:: Your objective ::
Below is a listing; reproduce each line of it exactly.
+++
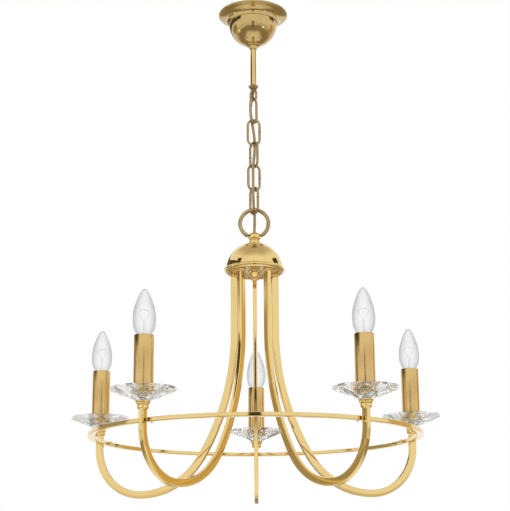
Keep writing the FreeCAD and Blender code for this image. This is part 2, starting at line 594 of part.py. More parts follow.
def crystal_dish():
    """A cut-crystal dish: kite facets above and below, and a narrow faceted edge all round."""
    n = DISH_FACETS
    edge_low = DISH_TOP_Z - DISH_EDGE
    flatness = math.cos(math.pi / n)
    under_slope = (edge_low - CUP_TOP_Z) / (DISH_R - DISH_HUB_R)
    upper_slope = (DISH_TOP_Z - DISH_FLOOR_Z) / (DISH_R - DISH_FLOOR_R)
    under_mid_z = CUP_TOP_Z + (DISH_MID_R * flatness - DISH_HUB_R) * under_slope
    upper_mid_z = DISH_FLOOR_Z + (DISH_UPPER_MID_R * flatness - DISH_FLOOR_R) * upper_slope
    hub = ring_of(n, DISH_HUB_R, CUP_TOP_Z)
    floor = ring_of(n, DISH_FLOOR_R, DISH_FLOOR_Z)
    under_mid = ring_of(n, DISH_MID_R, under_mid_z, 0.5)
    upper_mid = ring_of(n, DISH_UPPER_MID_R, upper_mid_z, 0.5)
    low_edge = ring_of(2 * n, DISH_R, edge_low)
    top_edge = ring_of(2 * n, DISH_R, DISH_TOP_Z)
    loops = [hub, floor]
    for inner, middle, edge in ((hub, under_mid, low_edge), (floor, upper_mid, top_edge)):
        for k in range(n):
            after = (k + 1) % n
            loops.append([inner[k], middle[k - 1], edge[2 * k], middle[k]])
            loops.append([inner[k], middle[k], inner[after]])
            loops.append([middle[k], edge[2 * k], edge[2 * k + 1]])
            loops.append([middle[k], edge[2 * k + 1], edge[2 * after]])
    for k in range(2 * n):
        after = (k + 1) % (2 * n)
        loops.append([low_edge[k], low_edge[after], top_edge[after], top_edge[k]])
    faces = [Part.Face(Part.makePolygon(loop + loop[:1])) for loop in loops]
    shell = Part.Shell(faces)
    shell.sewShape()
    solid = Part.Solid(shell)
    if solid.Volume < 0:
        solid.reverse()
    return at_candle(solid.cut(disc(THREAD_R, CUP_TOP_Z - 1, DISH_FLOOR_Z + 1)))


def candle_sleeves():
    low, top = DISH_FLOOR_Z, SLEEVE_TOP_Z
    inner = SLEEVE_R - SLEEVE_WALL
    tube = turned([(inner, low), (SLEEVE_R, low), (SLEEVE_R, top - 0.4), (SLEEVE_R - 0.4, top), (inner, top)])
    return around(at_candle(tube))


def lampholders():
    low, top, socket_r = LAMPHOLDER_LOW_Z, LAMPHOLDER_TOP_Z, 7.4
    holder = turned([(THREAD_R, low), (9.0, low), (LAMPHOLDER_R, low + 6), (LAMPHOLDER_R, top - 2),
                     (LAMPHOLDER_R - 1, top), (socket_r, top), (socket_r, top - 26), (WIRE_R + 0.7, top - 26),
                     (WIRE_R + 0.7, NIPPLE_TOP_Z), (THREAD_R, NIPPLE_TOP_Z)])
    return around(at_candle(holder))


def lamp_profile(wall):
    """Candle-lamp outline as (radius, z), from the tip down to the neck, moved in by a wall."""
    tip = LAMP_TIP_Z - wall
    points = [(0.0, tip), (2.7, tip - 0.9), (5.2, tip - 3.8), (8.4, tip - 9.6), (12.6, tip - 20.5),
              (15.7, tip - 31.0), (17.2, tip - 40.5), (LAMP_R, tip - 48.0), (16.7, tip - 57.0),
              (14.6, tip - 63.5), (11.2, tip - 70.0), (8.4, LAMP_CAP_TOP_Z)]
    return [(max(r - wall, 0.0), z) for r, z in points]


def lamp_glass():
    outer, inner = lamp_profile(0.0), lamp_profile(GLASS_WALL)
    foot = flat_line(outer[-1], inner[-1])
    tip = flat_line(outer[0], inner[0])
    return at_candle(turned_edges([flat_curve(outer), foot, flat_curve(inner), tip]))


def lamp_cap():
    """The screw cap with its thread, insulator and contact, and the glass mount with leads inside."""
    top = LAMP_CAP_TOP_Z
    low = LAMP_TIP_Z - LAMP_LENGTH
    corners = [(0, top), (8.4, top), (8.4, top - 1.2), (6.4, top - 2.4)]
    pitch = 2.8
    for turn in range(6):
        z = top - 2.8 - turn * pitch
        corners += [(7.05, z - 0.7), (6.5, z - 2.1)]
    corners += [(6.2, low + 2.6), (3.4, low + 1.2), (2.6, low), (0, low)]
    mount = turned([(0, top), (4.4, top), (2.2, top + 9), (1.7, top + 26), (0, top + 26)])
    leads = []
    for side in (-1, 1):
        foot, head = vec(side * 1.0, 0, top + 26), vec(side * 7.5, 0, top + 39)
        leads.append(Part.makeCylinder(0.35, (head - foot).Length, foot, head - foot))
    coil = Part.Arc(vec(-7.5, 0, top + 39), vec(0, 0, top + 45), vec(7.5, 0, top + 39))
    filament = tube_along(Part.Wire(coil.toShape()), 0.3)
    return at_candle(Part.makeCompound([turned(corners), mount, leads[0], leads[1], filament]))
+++
:: Complete output ::
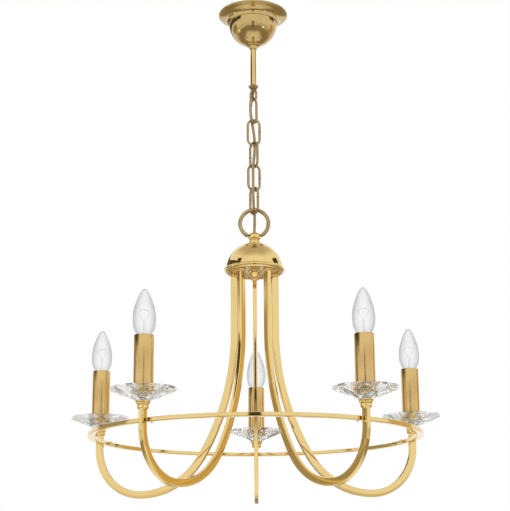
Keep writing the FreeCAD and Blender code for this image. This is part 2, starting at line 594 of part.py. More parts follow.
def crystal_dish():
    """A cut-crystal dish: kite facets above and below, and a narrow faceted edge all round."""
    n = DISH_FACETS
    edge_low = DISH_TOP_Z - DISH_EDGE
    flatness = math.cos(math.pi / n)
    under_slope = (edge_low - CUP_TOP_Z) / (DISH_R - DISH_HUB_R)
    upper_slope = (DISH_TOP_Z - DISH_FLOOR_Z) / (DISH_R - DISH_FLOOR_R)
    under_mid_z = CUP_TOP_Z + (DISH_MID_R * flatness - DISH_HUB_R) * under_slope
    upper_mid_z = DISH_FLOOR_Z + (DISH_UPPER_MID_R * flatness - DISH_FLOOR_R) * upper_slope
    hub = ring_of(n, DISH_HUB_R, CUP_TOP_Z)
    floor = ring_of(n, DISH_FLOOR_R, DISH_FLOOR_Z)
    under_mid = ring_of(n, DISH_MID_R, under_mid_z, 0.5)
    upper_mid = ring_of(n, DISH_UPPER_MID_R, upper_mid_z, 0.5)
    low_edge = ring_of(2 * n, DISH_R, edge_low)
    top_edge = ring_of(2 * n, DISH_R, DISH_TOP_Z)
    loops = [hub, floor]
    for inner, middle, edge in ((hub, under_mid, low_edge), (floor, upper_mid, top_edge)):
        for k in range(n):
            after = (k + 1) % n
            loops.append([inner[k], middle[k - 1], edge[2 * k], middle[k]])
            loops.append([inner[k], middle[k], inner[after]])
            loops.append([middle[k], edge[2 * k], edge[2 * k + 1]])
            loops.append([middle[k], edge[2 * k + 1], edge[2 * after]])
    for k in range(2 * n):
        after = (k + 1) % (2 * n)
        loops.append([low_edge[k], low_edge[after], top_edge[after], top_edge[k]])
    faces = [Part.Face(Part.makePolygon(loop + loop[:1])) for loop in loops]
    shell = Part.Shell(faces)
    shell.sewShape()
    solid = Part.Solid(shell)
    if solid.Volume < 0:
        solid.reverse()
    return at_candle(solid.cut(disc(THREAD_R, CUP_TOP_Z - 1, DISH_FLOOR_Z + 1)))


def candle_sleeves():
    low, top = DISH_FLOOR_Z, SLEEVE_TOP_Z
    inner = SLEEVE_R - SLEEVE_WALL
    tube = turned([(inner, low), (SLEEVE_R, low), (SLEEVE_R, top - 0.4), (SLEEVE_R - 0.4, top), (inner, top)])
    return around(at_candle(tube))


def lampholders():
    low, top, socket_r = LAMPHOLDER_LOW_Z, LAMPHOLDER_TOP_Z, 7.4
    holder = turned([(THREAD_R, low), (9.0, low), (LAMPHOLDER_R, low + 6), (LAMPHOLDER_R, top - 2),
                     (LAMPHOLDER_R - 1, top), (socket_r, top), (socket_r, top - 26), (WIRE_R + 0.7, top - 26),
                     (WIRE_R + 0.7, NIPPLE_TOP_Z), (THREAD_R, NIPPLE_TOP_Z)])
    return around(at_candle(holder))


def lamp_profile(wall):
    """Candle-lamp outline as (radius, z), from the tip down to the neck, moved in by a wall."""
    tip = LAMP_TIP_Z - wall
    points = [(0.0, tip), (2.7, tip - 0.9), (5.2, tip - 3.8), (8.4, tip - 9.6), (12.6, tip - 20.5),
              (15.7, tip - 31.0), (17.2, tip - 40.5), (LAMP_R, tip - 48.0), (16.7, tip - 57.0),
              (14.6, tip - 63.5), (11.2, tip - 70.0), (8.4, LAMP_CAP_TOP_Z)]
    return [(max(r - wall, 0.0), z) for r, z in points]


def lamp_glass():
    outer, inner = lamp_profile(0.0), lamp_profile(GLASS_WALL)
    foot = flat_line(outer[-1], inner[-1])
    tip = flat_line(outer[0], inner[0])
    return at_candle(turned_edges([flat_curve(outer), foot, flat_curve(inner), tip]))


def lamp_cap():
    """The screw cap with its thread, insulator and contact, and the glass mount with leads inside."""
    top = LAMP_CAP_TOP_Z
    low = LAMP_TIP_Z - LAMP_LENGTH
    corners = [(0, top), (8.4, top), (8.4, top - 1.2), (6.4, top - 2.4)]
    pitch = 2.8
    for turn in range(6):
        z = top - 2.8 - turn * pitch
        corners += [(7.05, z - 0.7), (6.5, z - 2.1)]
    corners += [(6.2, low + 2.6), (3.4, low + 1.2), (2.6, low), (0, low)]
    mount = turned([(0, top), (4.4, top), (2.2, top + 9), (1.7, top + 26), (0, top + 26)])
    leads = []
    for side in (-1, 1):
        foot, head = vec(side * 1.0, 0, top + 26), vec(side * 7.5, 0, top + 39)
        leads.append(Part.makeCylinder(0.35, (head - foot).Length, foot, head - foot))
    coil = Part.Arc(vec(-7.5, 0, top + 39), vec(0, 0, top + 45), vec(7.5, 0, top + 39))
    filament = tube_along(Part.Wire(coil.toShape()), 0.3)
    return at_candle(Part.makeCompound([turned(corners), mount, leads[0], leads[1], filament]))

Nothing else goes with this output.